Orhan Pamuk: “Durante
gli avvenimenti di Gezi Park e Piazza Taksim, la reazione del governo
sproporzionata e discriminatoria, ha ulteriormente esacerbato la già
forte polarizzazione della società turca. Tuttavia, credo che non
possa esserci un futuro per la Turchia senza una maggiore
comprensione reciproca: comprensione dei progressisti nei confronti
dei conservatori e viceversa, dei libertari nei confronti del
tradizionalisti e viceversa. Forse la polarizzazione della società
turca torna utile al partito politico che è attualmente al potere,
ma non giova alla democrazia, alla tolleranza delle opinioni diverse
e ostacola un arricchimento culturale. Come gran parte della gente,
anch'io sono stato a Taksim, al parco di Gezi e ho sentito questa
nuova lingua, questa nuova tolleranza, questo nuovo modo di stare
insieme. Io credo a questo nuovo movimento creato da questi ragazzi
di diversa estrazione sociale, anche se utopico e fin troppo
ottimista”.
Elif Shafak: “A mio
avviso, in Turchia dobbiamo capire che non devo necessariamente
condividere l'opinione di qualcuno per rispettarne la libertà di
espressione.
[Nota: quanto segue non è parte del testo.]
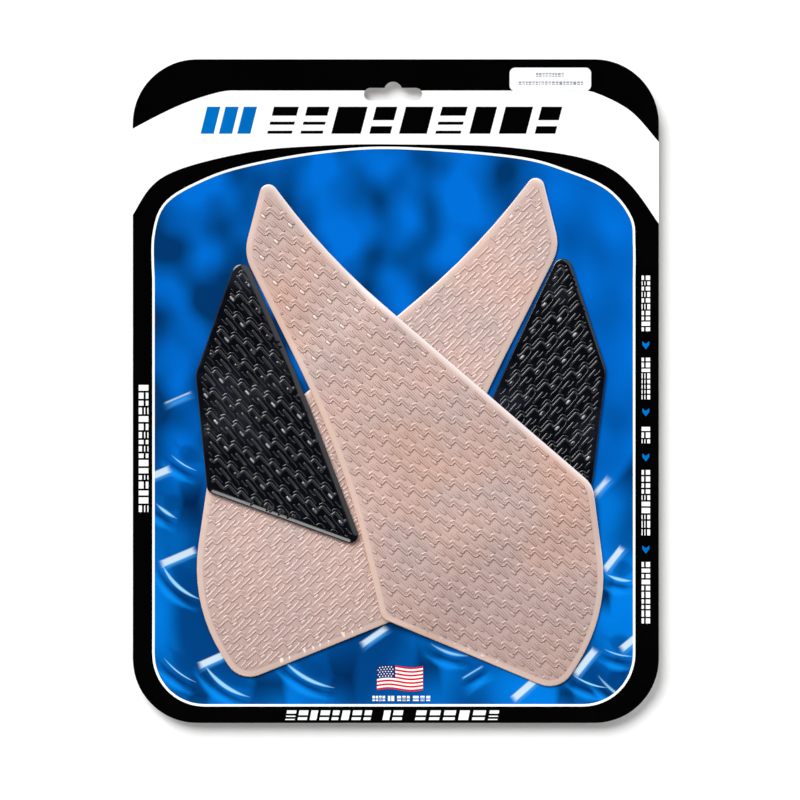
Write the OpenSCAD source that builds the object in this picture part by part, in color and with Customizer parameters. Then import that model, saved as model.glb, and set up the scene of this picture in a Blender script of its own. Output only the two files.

Dovrei sostenere la libertà di espressione di quella
persona. Che ne condivida o meno le idee è un altro discorso, non è
importante, ma è fondamentale che alla gente sia garantita la
libertà di esprimere liberamente il proprio pensiero ed è qualcosa
che in Turchia dimentichiamo facilmente per via di questa
polarizzazione. Devi essere al tempo stesso dentro e fuori, avere
dimestichezza con una certa realtà rimanendo al contempo estraneo
quel tanto che basta per osservarla con distacco, per porre certe
domande, conservare il tuo spirito critico. E per non perdere quello
spirito critico, dobbiamo mantenerci sempre sul confine. I jinn
sono figure che ricorrono spesso nella cultura orale. Secondo la
tradizione, i jinn sono creature nate dal fuoco e fatte di
fumo. Sono cresciuta in parte con la mia nonna materna e ho
assimilato tutti questi insegnamenti in prima persona. Mi insegnava
sempre a non calpestare la soglia quando si entrava in una stanza,
che bisognava sempre entrare col piede destro e dovevamo quasi
saltare oltre la soglia. Perché? Perché questa soglia è la zona
del jinn, di queste creature sovrannaturali, perché è un
luogo di transizione, di passaggio. È uno spazio sfuggente dove può
accadere di tutto. Quando ci penso, credo che tutti gli artisti,
tutti gli scrittori abbiano bisogno di uno spazio sfuggente. Abbiamo
bisogno di quella soglia, di trovarci nella realtà dei jinn
senza appartenere davvero a nessun luogo”.
ALCUNI LIBRI DEGLI AUTORI CITATI:
“Neve”, Orhan Pamuk,
Einaudi
“Istanbul”, Orhan
Pamuk, Einaudi
“Il museo
dell'innocenza”, Orhan Pamuk, Einaudi
“La bastarda di
Istanbul”, Elif Shafak, Bur
“Le quaranta porte”,
Elif Shafak, Bur
“Latte nero – storia
di una madre che non si sente abbastanza”, Elif Shafak, Bur
Come sempre il tuo blog è spunto di riflessione. Dovresti pubblicizzarlo di più. La Turchia è un paese difficile, vive tra due mondi e più culture, e spesso, come è accaduto da altre parti, non è facile convivere. Ogni paese ha perso la propria identità, perfino l'Italia (basti pensare ai tanti paesi abbandonati o alle città come Venezia, decadenti Luna Park), ovviamente alcuni ne hanno risentito di più per posizione geografica e cultura. In questi ultimi anni la Turchia sta cambiando ulteriormente, e non in meglio. Naturalmente se ne parla poco, come è stato fatto a suo tempo per l'ex Jugoslavia, Ceausescu in Romania o per Anna Stepanovna Politkovskaja... discorso lungo.